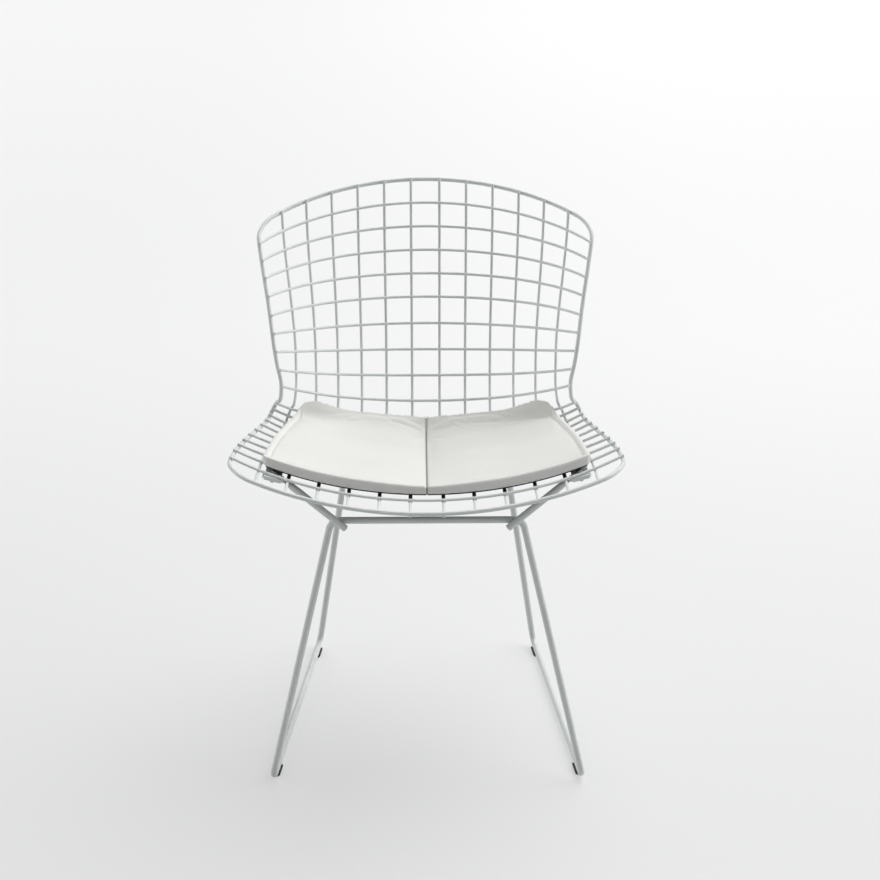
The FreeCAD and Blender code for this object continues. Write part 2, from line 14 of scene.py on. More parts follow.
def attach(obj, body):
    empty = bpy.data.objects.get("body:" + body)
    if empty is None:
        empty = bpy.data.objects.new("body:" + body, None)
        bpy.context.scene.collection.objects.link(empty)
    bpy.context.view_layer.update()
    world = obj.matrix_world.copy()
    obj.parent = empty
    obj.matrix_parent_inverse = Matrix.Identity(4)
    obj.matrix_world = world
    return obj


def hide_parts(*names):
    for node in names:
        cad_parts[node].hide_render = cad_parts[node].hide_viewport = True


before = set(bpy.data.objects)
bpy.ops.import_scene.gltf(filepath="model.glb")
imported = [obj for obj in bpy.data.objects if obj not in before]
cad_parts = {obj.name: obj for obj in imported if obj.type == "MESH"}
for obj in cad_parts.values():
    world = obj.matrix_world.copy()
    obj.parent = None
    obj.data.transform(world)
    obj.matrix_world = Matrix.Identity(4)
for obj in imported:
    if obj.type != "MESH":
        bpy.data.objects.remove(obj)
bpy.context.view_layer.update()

BODY = "root"
MM = 0.001
MERGE_DISTANCE = 0.01 * MM
SMALLEST_LENGTH = 1e-9

VECTOR = "NodeSocketVector"
COLOUR = "NodeSocketColor"
NUMBER = "NodeSocketFloat"
MIX_SHARE, MIX_FIRST, MIX_SECOND = 0, 6, 7
MIX_RESULT = 2

Tone = tuple[float, float, float]

logging.basicConfig(level=logging.INFO, format="%(levelname)s %(message)s")
LOG = logging.getLogger("wire_chair")


class Slot(Enum):
    """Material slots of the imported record."""

    FRAME_PAINT = "frame_paint"
    PAD_LEATHER = "pad_leather"
    PAD_BASE = "pad_base"


class Side(Enum):
    """Left and right as seen from the front, with the sign of X."""

    LEFT = ("left", -1)
    RIGHT = ("right", 1)

    @property
    def label(self) -> str:
        """Word used in node names."""
        return self.value[0]

    @property
    def sign(self) -> int:
        """Sign of X on this side."""
        return self.value[1]


class ShaderDesk:
    """Adds and joins shader nodes in one tree."""

    def __init__(self, tree: bpy.types.NodeTree) -> None:
        """Takes the tree to work in.

        Args:
            tree: Node tree of a material or of a node group.
        """
        self.tree = tree

    def join(self, source: bpy.types.NodeSocket, target: bpy.types.NodeSocket) -> None:
        """Links an output to an input."""
        self.tree.links.new(source, target)

    def feed(self, target: bpy.types.NodeSocket, value: object) -> None:
        """Links an input to a socket or sets it to a plain value.

        Args:
            target: Input to feed.
            value: Output socket, number, vector or colour.
        """
        if isinstance(value, bpy.types.NodeSocket):
            self.join(value, target)
        else:
            target.default_value = value

    def add(self, kind: str, **values: object) -> bpy.types.Node:
        """Adds one node.

        Args:
            kind: Type name of the node.
            values: Node properties, or what feeds its inputs, with underscores for spaces.

        Returns:
            The new node.
        """
        node = self.tree.nodes.new(kind)
        for name, value in values.items():
            if hasattr(node, name):
                setattr(node, name, value)
            else:
                self.feed(node.inputs[name.replace("_", " ")], value)
        return node

    def maths(self, operation: str, first: object, second: object) -> bpy.types.NodeSocket:
        """Adds a Math node.

        Args:
            operation: Name of the operation.
            first: Socket or number for the first input.
            second: Socket or number for the second input.

        Returns:
            The result's socket.
        """
        node = self.add("ShaderNodeMath", operation=operation)
        for target, value in zip(node.inputs, (first, second)):
            self.feed(target, value)
        return node.outputs[0]

    def mix(
        self, share: object, first: object, second: object, **values: object
    ) -> bpy.types.NodeSocket:
        """Adds a colour Mix node.

        Args:
            share: Socket or number for the share of the second colour.
            first: Socket or colour.
            second: Socket or colour.
            values: Node properties.

        Returns:
            The mixed colour's socket.
        """
        node = self.add("ShaderNodeMix", data_type="RGBA", **values)
        for index, value in ((MIX_SHARE, share), (MIX_FIRST, first), (MIX_SECOND, second)):
            self.feed(node.inputs[index], value)
        return node.outputs[MIX_RESULT]

    def remap(self, source: bpy.types.NodeSocket, **limits: object) -> bpy.types.NodeSocket:
        """Stretches a value and keeps it between its limits.

        Args:
            source: Value to stretch.
            limits: From_Min, From_Max, To_Min and To_Max where they aren't 0 and 1.

        Returns:
            The stretched value's socket.
        """
        node = self.add("ShaderNodeMapRange", clamp=True, Value=source, **limits)
        return node.outputs["Result"]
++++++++
YOUR OBJECTIVE:
Write out all the data again, exactly as it appears.

REPLY:
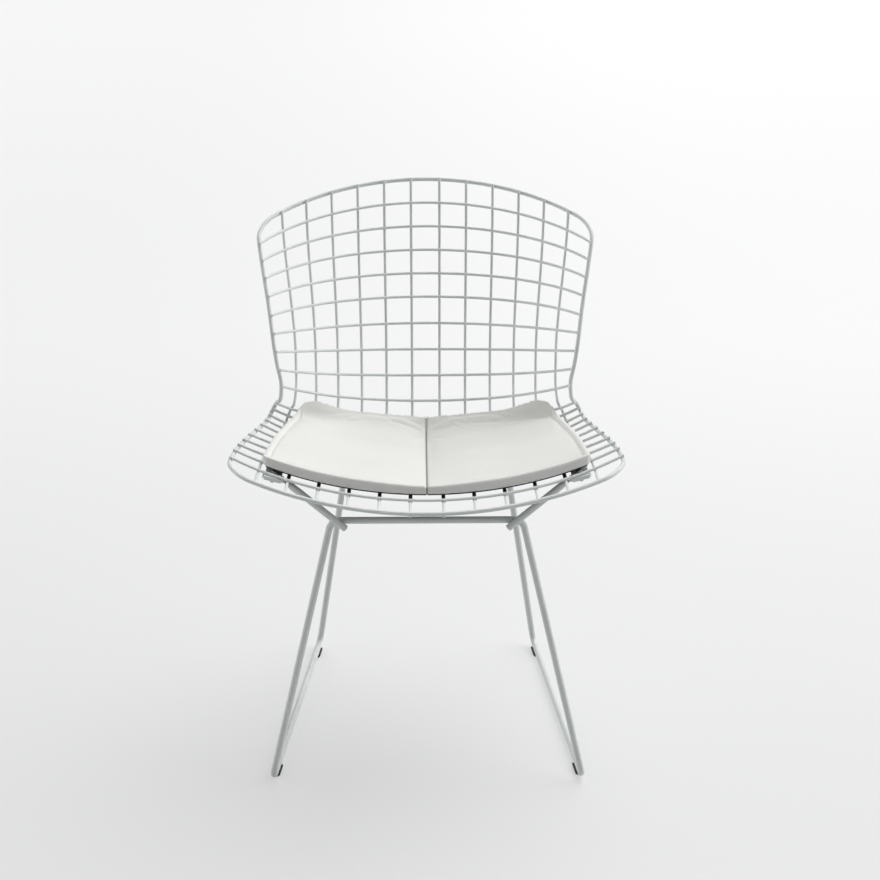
The FreeCAD and Blender code for this object continues. Write part 2, from line 14 of scene.py on. More parts follow.
def attach(obj, body):
    empty = bpy.data.objects.get("body:" + body)
    if empty is None:
        empty = bpy.data.objects.new("body:" + body, None)
        bpy.context.scene.collection.objects.link(empty)
    bpy.context.view_layer.update()
    world = obj.matrix_world.copy()
    obj.parent = empty
    obj.matrix_parent_inverse = Matrix.Identity(4)
    obj.matrix_world = world
    return obj


def hide_parts(*names):
    for node in names:
        cad_parts[node].hide_render = cad_parts[node].hide_viewport = True


before = set(bpy.data.objects)
bpy.ops.import_scene.gltf(filepath="model.glb")
imported = [obj for obj in bpy.data.objects if obj not in before]
cad_parts = {obj.name: obj for obj in imported if obj.type == "MESH"}
for obj in cad_parts.values():
    world = obj.matrix_world.copy()
    obj.parent = None
    obj.data.transform(world)
    obj.matrix_world = Matrix.Identity(4)
for obj in imported:
    if obj.type != "MESH":
        bpy.data.objects.remove(obj)
bpy.context.view_layer.update()

BODY = "root"
MM = 0.001
MERGE_DISTANCE = 0.01 * MM
SMALLEST_LENGTH = 1e-9

VECTOR = "NodeSocketVector"
COLOUR = "NodeSocketColor"
NUMBER = "NodeSocketFloat"
MIX_SHARE, MIX_FIRST, MIX_SECOND = 0, 6, 7
MIX_RESULT = 2

Tone = tuple[float, float, float]

logging.basicConfig(level=logging.INFO, format="%(levelname)s %(message)s")
LOG = logging.getLogger("wire_chair")


class Slot(Enum):
    """Material slots of the imported record."""

    FRAME_PAINT = "frame_paint"
    PAD_LEATHER = "pad_leather"
    PAD_BASE = "pad_base"


class Side(Enum):
    """Left and right as seen from the front, with the sign of X."""

    LEFT = ("left", -1)
    RIGHT = ("right", 1)

    @property
    def label(self) -> str:
        """Word used in node names."""
        return self.value[0]

    @property
    def sign(self) -> int:
        """Sign of X on this side."""
        return self.value[1]


class ShaderDesk:
    """Adds and joins shader nodes in one tree."""

    def __init__(self, tree: bpy.types.NodeTree) -> None:
        """Takes the tree to work in.

        Args:
            tree: Node tree of a material or of a node group.
        """
        self.tree = tree

    def join(self, source: bpy.types.NodeSocket, target: bpy.types.NodeSocket) -> None:
        """Links an output to an input."""
        self.tree.links.new(source, target)

    def feed(self, target: bpy.types.NodeSocket, value: object) -> None:
        """Links an input to a socket or sets it to a plain value.

        Args:
            target: Input to feed.
            value: Output socket, number, vector or colour.
        """
        if isinstance(value, bpy.types.NodeSocket):
            self.join(value, target)
        else:
            target.default_value = value

    def add(self, kind: str, **values: object) -> bpy.types.Node:
        """Adds one node.

        Args:
            kind: Type name of the node.
            values: Node properties, or what feeds its inputs, with underscores for spaces.

        Returns:
            The new node.
        """
        node = self.tree.nodes.new(kind)
        for name, value in values.items():
            if hasattr(node, name):
                setattr(node, name, value)
            else:
                self.feed(node.inputs[name.replace("_", " ")], value)
        return node

    def maths(self, operation: str, first: object, second: object) -> bpy.types.NodeSocket:
        """Adds a Math node.

        Args:
            operation: Name of the operation.
            first: Socket or number for the first input.
            second: Socket or number for the second input.

        Returns:
            The result's socket.
        """
        node = self.add("ShaderNodeMath", operation=operation)
        for target, value in zip(node.inputs, (first, second)):
            self.feed(target, value)
        return node.outputs[0]

    def mix(
        self, share: object, first: object, second: object, **values: object
    ) -> bpy.types.NodeSocket:
        """Adds a colour Mix node.

        Args:
            share: Socket or number for the share of the second colour.
            first: Socket or colour.
            second: Socket or colour.
            values: Node properties.

        Returns:
            The mixed colour's socket.
        """
        node = self.add("ShaderNodeMix", data_type="RGBA", **values)
        for index, value in ((MIX_SHARE, share), (MIX_FIRST, first), (MIX_SECOND, second)):
            self.feed(node.inputs[index], value)
        return node.outputs[MIX_RESULT]

    def remap(self, source: bpy.types.NodeSocket, **limits: object) -> bpy.types.NodeSocket:
        """Stretches a value and keeps it between its limits.

        Args:
            source: Value to stretch.
            limits: From_Min, From_Max, To_Min and To_Max where they aren't 0 and 1.

        Returns:
            The stretched value's socket.
        """
        node = self.add("ShaderNodeMapRange", clamp=True, Value=source, **limits)
        return node.outputs["Result"]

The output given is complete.